Anglian Water has issued the third largest sum of any company in the dataset, but was responsible for the biggest increase in sewage spills of any water company in England last year.
It discharged raw sewage for 448,938 hours – a 64% increase from 2023. It is also responsible for 1,370 spills on dry days making it the second worst offender in the sector this year for such incidents. Sewage discharges on dry days are likely to be illegal.
Its green bond funds have supported projects to reduce water demand, increase supplies, and reduce water intake from protected areas. Other funded projects have included river restoration, phosphorus reduction, and eel conservation.
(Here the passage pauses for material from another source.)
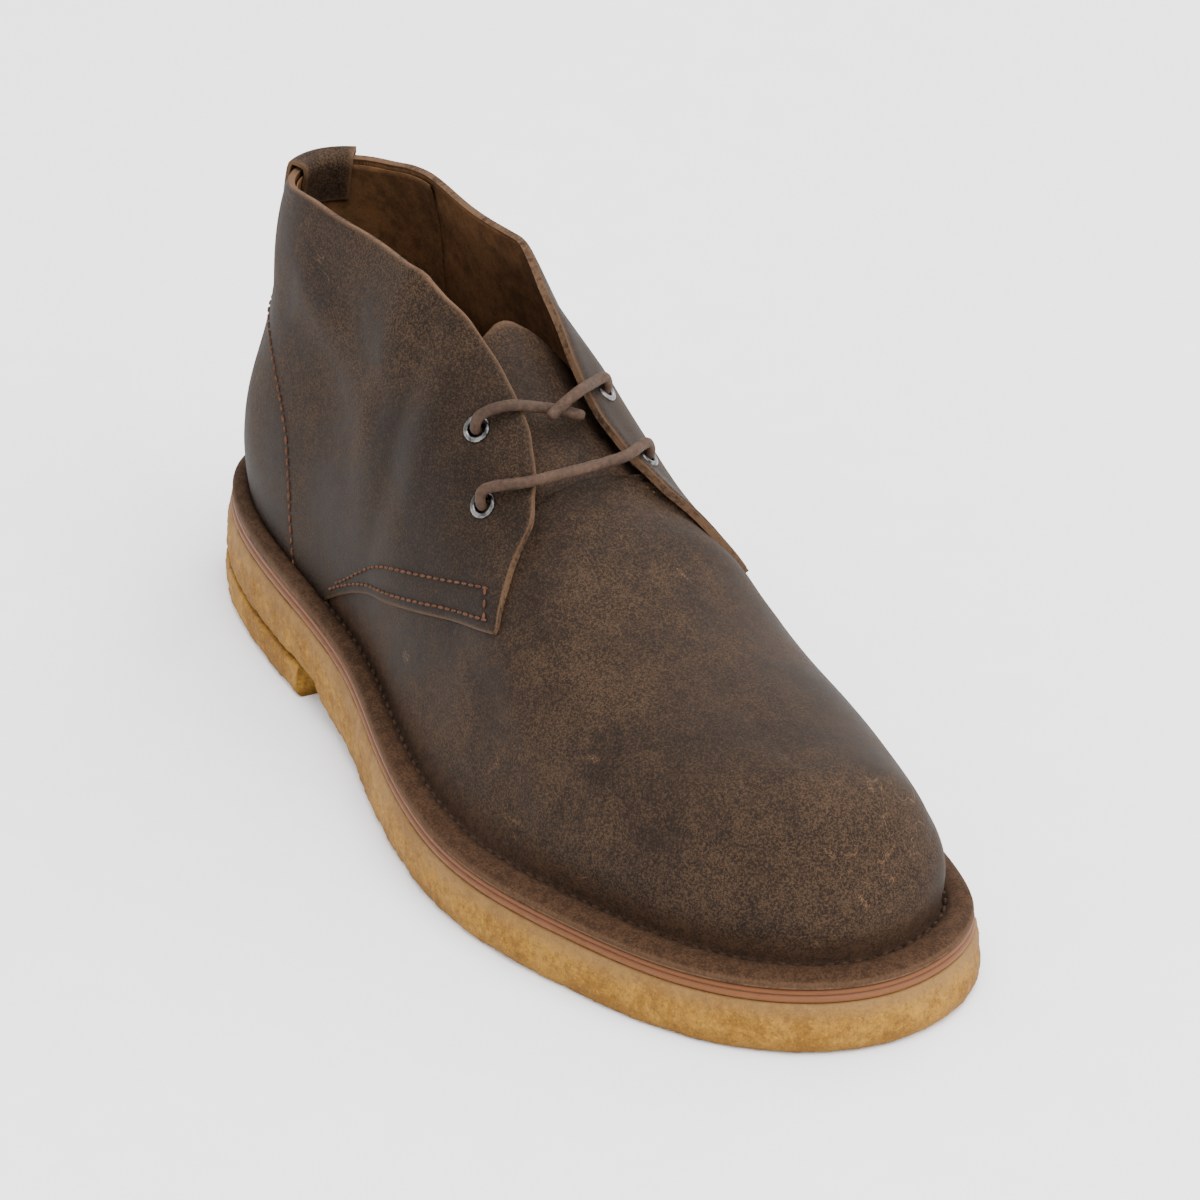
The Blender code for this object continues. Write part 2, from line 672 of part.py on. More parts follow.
def pull_tab(paint):
    """Leather loop folded over the back of the collar."""
    def miss(point):
        return point[..., 2] - COLLAR_HEIGHT * table(COLLAR, 1, point[..., 0] / LENGTH) + drop

    outside = QUARTER_WALL + CLEAR + TAB_EASE
    inside = -(VAMP_WALL + CLEAR + TAB_EASE)
    crown = (outside + inside) / 2
    radius = (outside - inside) / 2
    turn = np.linspace(0.2, 0.8, 4) * math.pi
    drops = np.linspace(TAB_DROP, TAB_SHOULDER, 4)
    drop = np.r_[drops, np.zeros(len(turn)), drops[::-1]]
    out = np.r_[np.full(4, outside), crown + radius * np.cos(turn), np.full(4, inside)]
    rise = np.r_[np.zeros(4), CLEAR + TAB_SHOULDER + radius * TAB_ARCH * np.sin(turn), np.zeros(4)]
    across = np.linspace(-1, 1, TAB_COLUMNS) * TAB_WIDTH / 2
    grid = []
    for offset in across:
        side = -1 if offset < 0 else 1
        low, high = np.zeros_like(drop), np.full_like(drop, 0.25)
        for _ in range(24):
            tau = (low + high) / 2
            climb = solve(side, tau, miss)
            near = np.abs(skin(side, tau, climb)[..., 1]) < abs(offset)
            low, high = np.where(near, tau, low), np.where(near, high, tau)
        climb = solve(side, tau, miss)
        point = skin(side, tau, climb) + normals_at(side, tau, climb) * out[:, None]
        point[:, 2] += rise
        grid.append(point)
    faces = grid_faces(len(grid), len(drop))
    return shell("pull_tab", np.vstack(grid), faces, 0.0, TAB_WALL, paint, away=False)


def cord(name, points, paint):
    """Round cord along points in mm, with filled ends."""
    curve = bpy.data.curves.new(name, "CURVE")
    curve.dimensions = "3D"
    curve.bevel_depth = LACE / 2 * MM
    curve.bevel_resolution = 2
    curve.use_fill_caps = True
    line = curve.splines.new("POLY")
    line.points.add(len(points) - 1)
    for spot, point in zip(line.points, points):
        spot.co = (*place(point), 1.0)
    curve.materials.append(paint)
    made = bpy.data.objects.new(name, curve)
    bpy.context.scene.collection.objects.link(made)
    return made


def lace_path(rows):
    """Smooth run of points for rows of y from the ridge, share of length, height off the skin."""
    knots = []
    for y, station, off in rows:
        point, normal = frames(-1 if y < 0 else 1, station, abs(y))
        knots.append(point + normal * off)
    knots = np.array(knots)
    padded = np.vstack([2 * knots[0] - knots[1], knots, 2 * knots[-1] - knots[-2]])
    t = np.linspace(0, 1, 7, endpoint=False)[:, None]
    points = []
    for i in range(len(knots) - 1):
        a, b, c, d = padded[i:i + 4]
        points.append(0.5 * (2 * b + (c - a) * t + (2 * a - 5 * b + 4 * c - d) * t ** 2
                             + (3 * b - a - 3 * c + d) * t ** 3))
    dense = np.vstack(points + [knots[-1:]])
    run = np.r_[0, np.cumsum(np.linalg.norm(np.diff(dense, axis=0), axis=1))]
    count = max(int(run[-1] / LACE) + 1, 4)
    even = np.linspace(0, run[-1], count)
    return np.stack([np.interp(even, run, dense[:, k]) for k in range(3)], 1)


def laces(paint):
    """Straight bar between the lower eyelets and an end from each upper eyelet."""
    over = QUARTER_WALL + CLEAR + EYELET_RIM + LACE / 2 + LACE_OVER
    (start, far), (stop, near) = EYELETS["lower_outer"], EYELETS["lower_inner"]
    far, near = -far * WIDTH, near * WIDTH
    rows = [(far, start, -LACE_SINK), (far, start, LACE_NECK), (far + LACE_TURN, start, over + LACE_SINK)]
    for share, bow in BAR:
        rows.append((far + (near - far) * share, start + (stop - start) * share + bow, over + LACE_OVER))
    rows += [(near - LACE_TURN, stop, over + LACE_SINK), (near, stop, LACE_NECK), (near, stop, -LACE_SINK)]
    cord("lace_bar", lace_path(rows), paint)
    for name, side, rise in (("lace_end_outer", -1, 0.0), ("lace_end_inner", 1, LACE + CROSSING)):
        station, half = EYELETS[name.replace("lace_end", "upper")]
        half = half * WIDTH
        rows = [(half, station, -LACE_SINK), (half, station, LACE_NECK),
                (half - LACE_TURN, station, over + LACE_SINK), (0.6 * half, station + 0.008, over + LACE_SINK),
                (0.27 * half, station + 0.018, over - LACE_DIP + LACE_SINK + rise),
                (0.0, station + 0.024, LACE_REST + rise),
                (-0.28 * half, station + 0.030, LACE_REST + rise * 0.75)]
        cord(name, lace_path([(y * side, s, off) for y, s, off in rows]), paint)


def empty_scene():
    """Remove everything from the scene."""
    for thing in list(bpy.data.objects):
        bpy.data.objects.remove(thing)


def main():
    empty_scene()
    leather = material("oiled_leather", (0.085, 0.057, 0.043), 0.62)
    edge = material("veg_leather", (0.33, 0.14, 0.06), 0.6)
    crepe = material("crepe", (0.40, 0.20, 0.07), 0.8)
    steel = material("gunmetal", (0.32, 0.31, 0.30), 0.35, 1.0)
    lining = material("insole_leather", (0.22, 0.12, 0.06), 0.7)
    prism("midsole", [ring(0.6, lambda x: crepe_top(x) + CLEAR),
                      ring(0.6, lambda x: crepe_top(x) + CLEAR + MIDSOLE)], edge)
    prism("outsole", [ring(0.2, crepe_under), ring(-CREPE_PROUD, lambda x: crepe_under(x) + 1.2),
                      ring(0.0, crepe_top)], crepe)
    heel_lift(crepe)
    upper = upper_sheet(leather)
    boolean(upper, quarters(leather), "UNION")
    eyelets(upper, steel)
    tongue(leather)
    pull_tab(leather)
    prism("insole", [ring(last_inset(VAMP_WALL + 1.2), lambda x: bed(x) + 0.05),
                     ring(last_inset(VAMP_WALL + 1.2), lambda x: bed(x) + INSOLE)], lining)
    laces(material("lace_cord", (0.11, 0.075, 0.055), 0.85))


main()
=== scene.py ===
"""Right desert boot: leather, seams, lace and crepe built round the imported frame."""

import math

import bmesh
import bpy
import numpy as np
from bpy.props import FloatProperty, FloatVectorProperty, PointerProperty
from mathutils import Matrix, Vector, kdtree, noise


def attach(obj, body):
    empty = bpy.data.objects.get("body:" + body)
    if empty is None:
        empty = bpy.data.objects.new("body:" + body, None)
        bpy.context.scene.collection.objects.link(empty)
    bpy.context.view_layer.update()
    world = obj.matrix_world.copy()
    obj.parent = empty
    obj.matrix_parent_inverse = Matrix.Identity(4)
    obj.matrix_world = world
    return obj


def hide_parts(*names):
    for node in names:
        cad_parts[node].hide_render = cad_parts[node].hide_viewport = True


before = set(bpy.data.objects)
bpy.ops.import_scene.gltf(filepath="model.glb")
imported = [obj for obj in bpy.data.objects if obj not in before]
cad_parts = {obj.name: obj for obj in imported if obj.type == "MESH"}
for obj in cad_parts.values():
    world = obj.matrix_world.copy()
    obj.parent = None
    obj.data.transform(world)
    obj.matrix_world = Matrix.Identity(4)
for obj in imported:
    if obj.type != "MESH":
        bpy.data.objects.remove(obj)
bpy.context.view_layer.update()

bl_info = {
    "name": "Desert boot",
    "version": (1, 0, 0),
    "blender": (4, 5, 0),
    "location": "View3D > Sidebar > Boot",
    "description": "Builds a stitched-down desert boot on a crepe sole, piece by piece",
    "category": "Object",
}

MM = 0.001

# Driving sizes in mm, x from the heel back to the toe, y to the inner side, z up
LENGTH = 305.0
WIDTH = 110.0
COLLAR_HEIGHT = 123.0
MIDSOLE = 3.2
HEEL_STACK = 23.0
FORE_STACK = 13.6
HEEL_LIFT = 8.6
CLEAR = 0.3
VAMP_WALL = 1.6
QUARTER_WALL = 1.3
OVERLAP = 0.8
TONGUE = 1.6
EYELET_OUTER = 7.2
EYELET_HOLE = 4.2
EYELET_WALL = 0.35
EYELET_RIM = 0.5
LACE = 2.8
CROSSING = 0.9
TAB_WIDTH = 17.0
TAB_DROP = 12.0
TAB_WALL = 1.0
TAB_ARCH = 0.25
TAB_EASE = 0.3
TAB_SHOULDER = 0.5
FLANGE_BACK = 1.0

# Plan of the sole: share of length, outer and inner half widths as shares of width
PLAN = [
    (0.020, 0.164, 0.165), (0.066, 0.268, 0.267), (0.148, 0.339, 0.333), (0.262, 0.373, 0.348),
    (0.377, 0.398, 0.295), (0.492, 0.470, 0.330), (0.607, 0.525, 0.435), (0.705, 0.518, 0.474),
    (0.803, 0.444, 0.464), (0.885, 0.352, 0.436), (0.944, 0.240, 0.378), (0.984, 0.095, 0.252),
]
TOE_TIP = 0.075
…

But many of these initiatives had already been agreed with the government as part of its long-term water management plans and others were legal requirements, raising questions about whether they present additional environmental benefits.
“The apparent focus of these bonds on sustainability is in stark contrast with the regulator’s assessment of the sector,” Jonas David of the AFII said. “The companies have not adequately addressed the fundamental issues of pollution and sewage discharge into rivers. The link between the capital raised and the sustainability outcomes is rather loose.”
An Anglian Water spokesperson told Unearthed: “Delivering water and wastewater infrastructure that can support the Government’s growth ambitions, whilst also protecting the environment and delivering the performance that people expect, requires significant and sustained investment in infrastructure.”
“Securing the investment to deliver the improvements that people expect is vital, and Sir Jon Cunliffe’s review of the sector set a positive vision for how this could be achieved through regulatory reform. It’s vital that the Government follows through by delivering on that vision, creating an investable sector.”
The EA’s latest annual assessment, published last month, identified 75 serious pollution incidents linked to the water sector in 2024, an increase of 60% compared to the previous year. It called for urgent action after a marked drop in performance last year, due to poor weather, underinvestment, lack of maintenance and increased monitoring.